__EXERCISE BRIEF__. Below are some records; quote exactly the lines from the one that contains "obj.matrix_parent_inverse = Matrix.Identity(4)" through the one that contains "obj.data.transform(world)", inclusive, and no others.

__EXERCISE MATERIAL__.

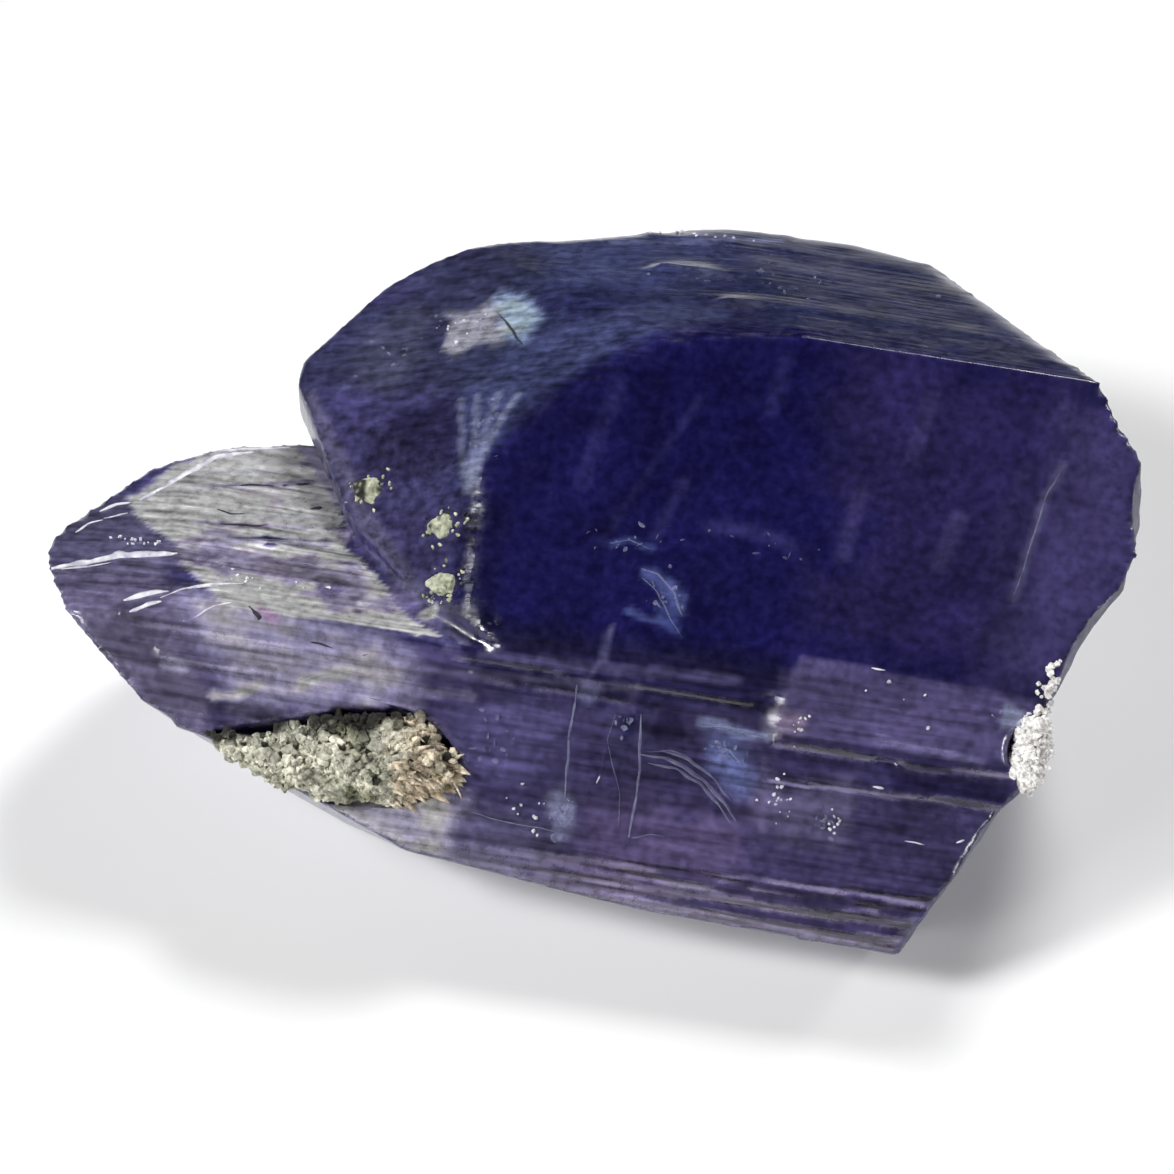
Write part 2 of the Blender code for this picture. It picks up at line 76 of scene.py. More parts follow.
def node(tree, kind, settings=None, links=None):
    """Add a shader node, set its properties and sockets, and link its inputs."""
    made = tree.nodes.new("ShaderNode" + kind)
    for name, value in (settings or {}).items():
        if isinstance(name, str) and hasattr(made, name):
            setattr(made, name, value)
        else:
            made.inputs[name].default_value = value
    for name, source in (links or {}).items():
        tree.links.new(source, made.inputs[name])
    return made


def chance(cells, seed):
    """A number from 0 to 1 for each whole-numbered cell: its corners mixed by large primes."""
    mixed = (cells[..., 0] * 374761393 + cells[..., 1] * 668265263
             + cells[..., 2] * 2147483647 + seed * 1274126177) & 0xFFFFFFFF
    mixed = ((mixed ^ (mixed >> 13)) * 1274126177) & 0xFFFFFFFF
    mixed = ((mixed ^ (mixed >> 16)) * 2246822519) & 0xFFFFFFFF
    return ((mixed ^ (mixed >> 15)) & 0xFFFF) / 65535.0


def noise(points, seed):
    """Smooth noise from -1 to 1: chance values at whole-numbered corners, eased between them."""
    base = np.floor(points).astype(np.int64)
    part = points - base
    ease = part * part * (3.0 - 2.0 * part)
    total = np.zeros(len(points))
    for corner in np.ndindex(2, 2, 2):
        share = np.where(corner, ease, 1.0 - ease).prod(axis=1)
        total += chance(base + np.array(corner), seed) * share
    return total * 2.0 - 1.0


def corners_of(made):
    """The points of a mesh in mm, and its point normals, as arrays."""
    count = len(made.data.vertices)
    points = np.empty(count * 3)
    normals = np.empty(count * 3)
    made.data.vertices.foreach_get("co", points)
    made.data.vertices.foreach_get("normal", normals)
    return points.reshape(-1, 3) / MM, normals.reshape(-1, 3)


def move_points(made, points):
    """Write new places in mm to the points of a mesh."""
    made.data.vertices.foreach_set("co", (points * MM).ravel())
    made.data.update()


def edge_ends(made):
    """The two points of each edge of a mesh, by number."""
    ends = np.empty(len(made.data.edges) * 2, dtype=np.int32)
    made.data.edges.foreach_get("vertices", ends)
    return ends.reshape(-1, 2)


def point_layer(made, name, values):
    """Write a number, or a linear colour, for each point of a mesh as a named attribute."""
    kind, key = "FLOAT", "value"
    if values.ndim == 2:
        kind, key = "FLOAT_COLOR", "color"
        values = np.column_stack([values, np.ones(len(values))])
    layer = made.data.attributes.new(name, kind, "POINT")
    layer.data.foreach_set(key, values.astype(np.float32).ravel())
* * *
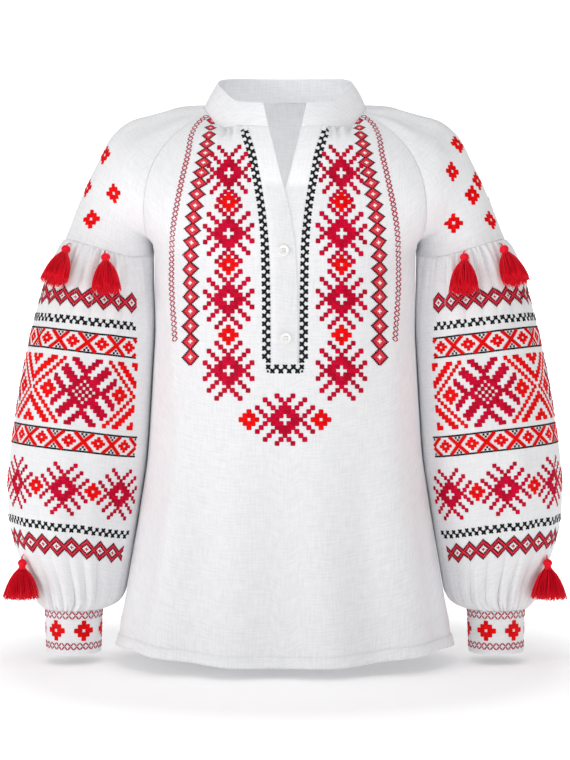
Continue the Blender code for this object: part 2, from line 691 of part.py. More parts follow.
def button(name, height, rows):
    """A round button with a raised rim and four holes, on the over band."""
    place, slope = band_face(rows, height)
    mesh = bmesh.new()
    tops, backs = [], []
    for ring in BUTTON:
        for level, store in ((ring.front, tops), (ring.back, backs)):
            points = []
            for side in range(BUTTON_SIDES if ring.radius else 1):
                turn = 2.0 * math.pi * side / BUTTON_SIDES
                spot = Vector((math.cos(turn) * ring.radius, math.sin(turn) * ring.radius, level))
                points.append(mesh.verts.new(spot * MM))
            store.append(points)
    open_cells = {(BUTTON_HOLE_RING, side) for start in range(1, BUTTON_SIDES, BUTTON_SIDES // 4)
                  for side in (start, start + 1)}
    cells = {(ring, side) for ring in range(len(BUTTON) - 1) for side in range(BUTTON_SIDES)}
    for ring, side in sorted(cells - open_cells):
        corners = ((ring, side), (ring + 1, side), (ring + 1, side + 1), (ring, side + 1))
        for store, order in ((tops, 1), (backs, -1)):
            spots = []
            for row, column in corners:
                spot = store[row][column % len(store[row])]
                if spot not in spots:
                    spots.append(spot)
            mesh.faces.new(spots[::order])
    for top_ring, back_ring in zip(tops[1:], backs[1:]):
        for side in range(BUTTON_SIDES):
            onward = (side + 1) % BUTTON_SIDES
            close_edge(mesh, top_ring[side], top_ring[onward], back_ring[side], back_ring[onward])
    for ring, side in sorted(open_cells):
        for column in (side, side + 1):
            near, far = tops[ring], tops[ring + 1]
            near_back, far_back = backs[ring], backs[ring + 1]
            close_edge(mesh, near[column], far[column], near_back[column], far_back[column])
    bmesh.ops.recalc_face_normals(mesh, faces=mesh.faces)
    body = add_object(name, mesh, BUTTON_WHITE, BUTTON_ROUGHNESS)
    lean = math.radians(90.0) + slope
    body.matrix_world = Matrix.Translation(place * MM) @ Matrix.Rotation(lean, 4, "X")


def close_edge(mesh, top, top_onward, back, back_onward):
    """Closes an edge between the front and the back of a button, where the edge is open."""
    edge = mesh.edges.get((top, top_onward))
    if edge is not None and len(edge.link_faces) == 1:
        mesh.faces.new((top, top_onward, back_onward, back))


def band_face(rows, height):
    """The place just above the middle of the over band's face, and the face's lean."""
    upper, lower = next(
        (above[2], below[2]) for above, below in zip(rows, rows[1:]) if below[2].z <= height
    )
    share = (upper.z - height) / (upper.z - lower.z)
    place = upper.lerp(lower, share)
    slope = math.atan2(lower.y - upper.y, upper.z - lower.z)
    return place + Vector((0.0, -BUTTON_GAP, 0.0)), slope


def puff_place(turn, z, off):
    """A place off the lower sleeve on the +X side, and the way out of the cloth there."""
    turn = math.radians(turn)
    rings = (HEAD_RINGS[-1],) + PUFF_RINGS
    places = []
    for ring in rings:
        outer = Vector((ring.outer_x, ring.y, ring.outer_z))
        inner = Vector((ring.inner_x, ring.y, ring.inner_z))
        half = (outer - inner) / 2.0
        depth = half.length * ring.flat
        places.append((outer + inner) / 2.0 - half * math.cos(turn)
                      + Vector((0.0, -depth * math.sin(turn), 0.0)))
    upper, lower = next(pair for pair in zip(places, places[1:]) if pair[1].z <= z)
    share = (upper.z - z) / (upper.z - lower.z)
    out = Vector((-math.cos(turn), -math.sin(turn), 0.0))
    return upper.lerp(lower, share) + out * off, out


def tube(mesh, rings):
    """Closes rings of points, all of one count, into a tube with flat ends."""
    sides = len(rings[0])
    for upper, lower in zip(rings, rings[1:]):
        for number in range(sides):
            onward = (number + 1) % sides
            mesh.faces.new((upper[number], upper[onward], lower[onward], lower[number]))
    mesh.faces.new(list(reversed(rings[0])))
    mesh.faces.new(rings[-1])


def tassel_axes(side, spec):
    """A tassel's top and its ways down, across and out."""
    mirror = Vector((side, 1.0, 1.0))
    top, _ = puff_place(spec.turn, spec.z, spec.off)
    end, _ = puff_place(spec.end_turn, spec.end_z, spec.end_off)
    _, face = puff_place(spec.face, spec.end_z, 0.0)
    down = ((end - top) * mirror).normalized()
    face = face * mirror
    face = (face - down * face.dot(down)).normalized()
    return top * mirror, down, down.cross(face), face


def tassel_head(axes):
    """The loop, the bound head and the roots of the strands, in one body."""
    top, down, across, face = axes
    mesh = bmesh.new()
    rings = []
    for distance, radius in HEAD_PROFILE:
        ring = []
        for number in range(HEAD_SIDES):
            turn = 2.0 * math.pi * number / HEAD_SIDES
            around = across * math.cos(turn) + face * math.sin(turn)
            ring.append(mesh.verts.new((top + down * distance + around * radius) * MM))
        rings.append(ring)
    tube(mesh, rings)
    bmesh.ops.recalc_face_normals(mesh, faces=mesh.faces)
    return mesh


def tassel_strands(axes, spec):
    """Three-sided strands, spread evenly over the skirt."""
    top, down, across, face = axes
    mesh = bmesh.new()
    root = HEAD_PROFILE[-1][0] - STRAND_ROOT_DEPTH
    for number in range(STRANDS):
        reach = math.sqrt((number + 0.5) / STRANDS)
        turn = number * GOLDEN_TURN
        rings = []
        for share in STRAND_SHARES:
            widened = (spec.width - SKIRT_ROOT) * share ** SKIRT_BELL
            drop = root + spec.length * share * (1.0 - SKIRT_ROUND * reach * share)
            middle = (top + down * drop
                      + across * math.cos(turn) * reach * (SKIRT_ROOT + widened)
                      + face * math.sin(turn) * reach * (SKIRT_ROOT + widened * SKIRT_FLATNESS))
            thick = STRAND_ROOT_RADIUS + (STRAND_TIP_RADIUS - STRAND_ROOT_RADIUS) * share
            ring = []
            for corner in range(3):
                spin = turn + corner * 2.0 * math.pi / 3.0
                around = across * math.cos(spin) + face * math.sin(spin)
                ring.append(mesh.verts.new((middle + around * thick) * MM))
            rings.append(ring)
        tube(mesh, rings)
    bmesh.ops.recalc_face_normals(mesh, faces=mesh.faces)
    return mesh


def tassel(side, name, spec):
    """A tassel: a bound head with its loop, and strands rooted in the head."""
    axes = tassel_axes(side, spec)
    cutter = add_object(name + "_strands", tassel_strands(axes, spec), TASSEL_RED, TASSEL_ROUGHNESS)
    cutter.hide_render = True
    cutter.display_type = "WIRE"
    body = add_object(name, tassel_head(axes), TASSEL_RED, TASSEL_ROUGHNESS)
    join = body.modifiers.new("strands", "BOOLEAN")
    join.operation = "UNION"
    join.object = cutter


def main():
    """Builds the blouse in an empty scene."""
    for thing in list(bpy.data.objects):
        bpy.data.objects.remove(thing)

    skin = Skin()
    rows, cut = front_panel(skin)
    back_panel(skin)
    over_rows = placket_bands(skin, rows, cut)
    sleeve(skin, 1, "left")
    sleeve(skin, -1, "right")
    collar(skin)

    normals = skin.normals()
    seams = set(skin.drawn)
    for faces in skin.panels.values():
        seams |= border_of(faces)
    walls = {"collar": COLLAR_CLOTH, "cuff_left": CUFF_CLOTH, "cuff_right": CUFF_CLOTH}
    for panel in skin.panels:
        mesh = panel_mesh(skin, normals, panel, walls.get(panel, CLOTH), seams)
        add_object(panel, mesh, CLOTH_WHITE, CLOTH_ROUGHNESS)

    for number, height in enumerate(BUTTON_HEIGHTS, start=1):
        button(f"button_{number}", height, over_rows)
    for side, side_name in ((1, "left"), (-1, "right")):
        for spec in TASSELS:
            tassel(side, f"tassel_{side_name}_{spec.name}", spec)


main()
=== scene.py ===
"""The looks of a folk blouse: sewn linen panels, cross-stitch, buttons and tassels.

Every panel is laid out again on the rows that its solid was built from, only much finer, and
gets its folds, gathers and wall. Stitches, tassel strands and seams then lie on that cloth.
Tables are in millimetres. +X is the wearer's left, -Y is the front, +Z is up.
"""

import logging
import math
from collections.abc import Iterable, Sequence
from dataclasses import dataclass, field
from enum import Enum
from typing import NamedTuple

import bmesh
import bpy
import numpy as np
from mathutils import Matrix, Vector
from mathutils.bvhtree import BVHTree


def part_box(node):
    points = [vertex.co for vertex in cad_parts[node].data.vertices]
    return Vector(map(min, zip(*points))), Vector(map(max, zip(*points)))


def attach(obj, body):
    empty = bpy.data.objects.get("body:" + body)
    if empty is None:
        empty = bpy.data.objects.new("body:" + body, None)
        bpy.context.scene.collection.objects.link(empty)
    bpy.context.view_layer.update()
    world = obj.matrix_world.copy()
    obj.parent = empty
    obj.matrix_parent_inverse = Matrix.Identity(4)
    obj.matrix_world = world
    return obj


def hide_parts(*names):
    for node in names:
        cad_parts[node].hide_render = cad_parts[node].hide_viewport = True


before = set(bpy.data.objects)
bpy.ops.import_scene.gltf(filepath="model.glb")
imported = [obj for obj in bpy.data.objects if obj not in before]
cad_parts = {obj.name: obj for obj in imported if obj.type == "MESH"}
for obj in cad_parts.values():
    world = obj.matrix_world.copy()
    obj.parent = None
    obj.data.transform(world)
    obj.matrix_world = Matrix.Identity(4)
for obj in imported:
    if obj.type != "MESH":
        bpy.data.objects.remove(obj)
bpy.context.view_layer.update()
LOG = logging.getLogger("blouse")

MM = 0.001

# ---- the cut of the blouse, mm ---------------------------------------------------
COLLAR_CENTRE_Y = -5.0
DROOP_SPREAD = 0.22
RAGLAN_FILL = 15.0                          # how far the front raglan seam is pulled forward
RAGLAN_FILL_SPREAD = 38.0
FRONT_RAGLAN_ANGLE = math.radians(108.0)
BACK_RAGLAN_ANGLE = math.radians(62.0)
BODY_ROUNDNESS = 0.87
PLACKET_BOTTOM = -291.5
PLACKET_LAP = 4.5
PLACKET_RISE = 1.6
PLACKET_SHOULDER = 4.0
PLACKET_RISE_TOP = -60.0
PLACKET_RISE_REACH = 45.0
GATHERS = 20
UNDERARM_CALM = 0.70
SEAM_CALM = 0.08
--
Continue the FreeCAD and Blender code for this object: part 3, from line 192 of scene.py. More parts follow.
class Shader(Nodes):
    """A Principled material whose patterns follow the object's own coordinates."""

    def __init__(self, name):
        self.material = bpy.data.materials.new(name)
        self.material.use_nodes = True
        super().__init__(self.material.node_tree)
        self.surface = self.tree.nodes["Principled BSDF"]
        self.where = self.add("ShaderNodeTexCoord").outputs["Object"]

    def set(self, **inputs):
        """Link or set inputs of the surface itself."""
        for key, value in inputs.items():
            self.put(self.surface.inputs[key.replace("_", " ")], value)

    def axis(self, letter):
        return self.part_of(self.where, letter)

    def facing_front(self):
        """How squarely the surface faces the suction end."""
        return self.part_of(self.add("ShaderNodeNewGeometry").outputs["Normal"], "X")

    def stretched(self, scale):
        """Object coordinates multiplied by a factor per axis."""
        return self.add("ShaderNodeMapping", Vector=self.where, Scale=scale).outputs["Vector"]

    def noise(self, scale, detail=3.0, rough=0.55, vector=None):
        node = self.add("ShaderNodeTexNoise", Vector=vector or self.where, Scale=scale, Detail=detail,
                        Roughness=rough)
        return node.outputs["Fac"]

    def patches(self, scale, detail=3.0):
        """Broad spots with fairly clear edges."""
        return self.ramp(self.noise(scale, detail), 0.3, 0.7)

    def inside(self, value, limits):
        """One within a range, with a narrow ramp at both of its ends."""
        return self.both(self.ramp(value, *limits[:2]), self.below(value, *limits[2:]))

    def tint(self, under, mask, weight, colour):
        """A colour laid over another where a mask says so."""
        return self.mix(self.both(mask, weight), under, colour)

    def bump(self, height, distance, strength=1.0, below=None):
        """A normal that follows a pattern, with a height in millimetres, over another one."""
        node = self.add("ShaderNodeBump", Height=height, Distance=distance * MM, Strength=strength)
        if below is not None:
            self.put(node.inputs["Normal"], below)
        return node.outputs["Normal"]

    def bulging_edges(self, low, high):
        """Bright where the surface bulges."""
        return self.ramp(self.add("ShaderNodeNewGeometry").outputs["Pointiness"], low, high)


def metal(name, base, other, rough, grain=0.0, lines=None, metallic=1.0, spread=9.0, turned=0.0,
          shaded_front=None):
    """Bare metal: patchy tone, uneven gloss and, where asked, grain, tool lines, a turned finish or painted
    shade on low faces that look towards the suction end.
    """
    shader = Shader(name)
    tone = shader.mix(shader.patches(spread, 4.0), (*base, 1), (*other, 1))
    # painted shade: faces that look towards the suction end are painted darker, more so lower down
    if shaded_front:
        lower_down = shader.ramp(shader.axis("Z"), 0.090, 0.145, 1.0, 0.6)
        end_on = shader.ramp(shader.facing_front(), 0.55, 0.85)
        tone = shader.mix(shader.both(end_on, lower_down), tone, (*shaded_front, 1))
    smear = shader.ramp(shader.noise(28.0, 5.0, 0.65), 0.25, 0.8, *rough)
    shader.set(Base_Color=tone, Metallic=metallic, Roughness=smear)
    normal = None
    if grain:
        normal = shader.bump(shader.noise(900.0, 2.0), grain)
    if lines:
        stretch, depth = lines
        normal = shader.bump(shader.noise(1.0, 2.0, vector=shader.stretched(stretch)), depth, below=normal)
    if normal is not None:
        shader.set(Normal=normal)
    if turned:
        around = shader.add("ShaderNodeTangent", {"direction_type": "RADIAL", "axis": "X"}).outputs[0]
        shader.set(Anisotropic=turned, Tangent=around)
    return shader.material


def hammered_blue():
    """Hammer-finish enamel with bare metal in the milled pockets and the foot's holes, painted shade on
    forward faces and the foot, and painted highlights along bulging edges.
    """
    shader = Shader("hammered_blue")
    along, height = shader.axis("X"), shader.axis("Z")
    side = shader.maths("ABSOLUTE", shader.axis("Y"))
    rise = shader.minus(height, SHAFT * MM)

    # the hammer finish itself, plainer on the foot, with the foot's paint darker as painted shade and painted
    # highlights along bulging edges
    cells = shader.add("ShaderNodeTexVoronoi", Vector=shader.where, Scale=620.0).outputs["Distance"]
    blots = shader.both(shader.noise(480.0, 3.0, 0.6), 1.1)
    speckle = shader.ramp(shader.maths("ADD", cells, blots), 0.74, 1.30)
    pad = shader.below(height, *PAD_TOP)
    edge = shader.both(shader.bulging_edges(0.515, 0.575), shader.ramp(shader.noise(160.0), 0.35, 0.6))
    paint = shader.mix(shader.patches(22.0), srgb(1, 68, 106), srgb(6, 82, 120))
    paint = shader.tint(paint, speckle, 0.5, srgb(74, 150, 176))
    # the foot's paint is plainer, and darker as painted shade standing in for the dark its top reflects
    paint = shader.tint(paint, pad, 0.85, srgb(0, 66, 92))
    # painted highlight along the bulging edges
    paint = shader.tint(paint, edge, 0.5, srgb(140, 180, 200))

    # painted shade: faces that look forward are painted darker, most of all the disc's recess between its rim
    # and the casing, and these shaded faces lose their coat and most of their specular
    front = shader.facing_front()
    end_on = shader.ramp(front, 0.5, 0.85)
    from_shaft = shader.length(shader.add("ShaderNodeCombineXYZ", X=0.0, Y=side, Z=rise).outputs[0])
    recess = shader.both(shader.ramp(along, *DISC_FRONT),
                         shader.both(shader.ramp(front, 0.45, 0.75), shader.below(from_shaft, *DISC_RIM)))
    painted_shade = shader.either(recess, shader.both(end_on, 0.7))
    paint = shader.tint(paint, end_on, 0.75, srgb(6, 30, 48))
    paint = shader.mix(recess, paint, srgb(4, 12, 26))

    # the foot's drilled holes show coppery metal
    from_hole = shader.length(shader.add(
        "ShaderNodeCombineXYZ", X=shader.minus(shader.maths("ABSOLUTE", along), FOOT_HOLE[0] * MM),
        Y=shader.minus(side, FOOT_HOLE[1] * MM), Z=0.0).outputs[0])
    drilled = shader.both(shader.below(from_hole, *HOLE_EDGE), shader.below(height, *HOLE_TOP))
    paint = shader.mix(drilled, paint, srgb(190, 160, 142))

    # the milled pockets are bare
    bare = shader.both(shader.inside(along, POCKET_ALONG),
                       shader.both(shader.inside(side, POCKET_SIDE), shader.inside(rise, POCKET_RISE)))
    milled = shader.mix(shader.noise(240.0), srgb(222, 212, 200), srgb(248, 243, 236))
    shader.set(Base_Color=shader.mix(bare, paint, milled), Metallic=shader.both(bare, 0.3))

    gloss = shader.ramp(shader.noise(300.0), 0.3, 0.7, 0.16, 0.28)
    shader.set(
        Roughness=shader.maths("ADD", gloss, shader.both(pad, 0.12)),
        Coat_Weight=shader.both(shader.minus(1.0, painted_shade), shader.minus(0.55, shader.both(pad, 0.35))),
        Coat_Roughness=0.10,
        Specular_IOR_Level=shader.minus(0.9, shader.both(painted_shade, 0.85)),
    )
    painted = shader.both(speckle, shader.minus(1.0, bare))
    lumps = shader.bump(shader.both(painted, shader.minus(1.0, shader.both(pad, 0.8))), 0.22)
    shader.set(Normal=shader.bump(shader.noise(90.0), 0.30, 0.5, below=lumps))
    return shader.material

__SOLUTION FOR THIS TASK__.
    obj.matrix_parent_inverse = Matrix.Identity(4)
    obj.matrix_world = world
    return obj


def hide_parts(*names):
    for node in names:
        cad_parts[node].hide_render = cad_parts[node].hide_viewport = True


before = set(bpy.data.objects)
bpy.ops.import_scene.gltf(filepath="model.glb")
imported = [obj for obj in bpy.data.objects if obj not in before]
cad_parts = {obj.name: obj for obj in imported if obj.type == "MESH"}
for obj in cad_parts.values():
    world = obj.matrix_world.copy()
    obj.parent = None
    obj.data.transform(world)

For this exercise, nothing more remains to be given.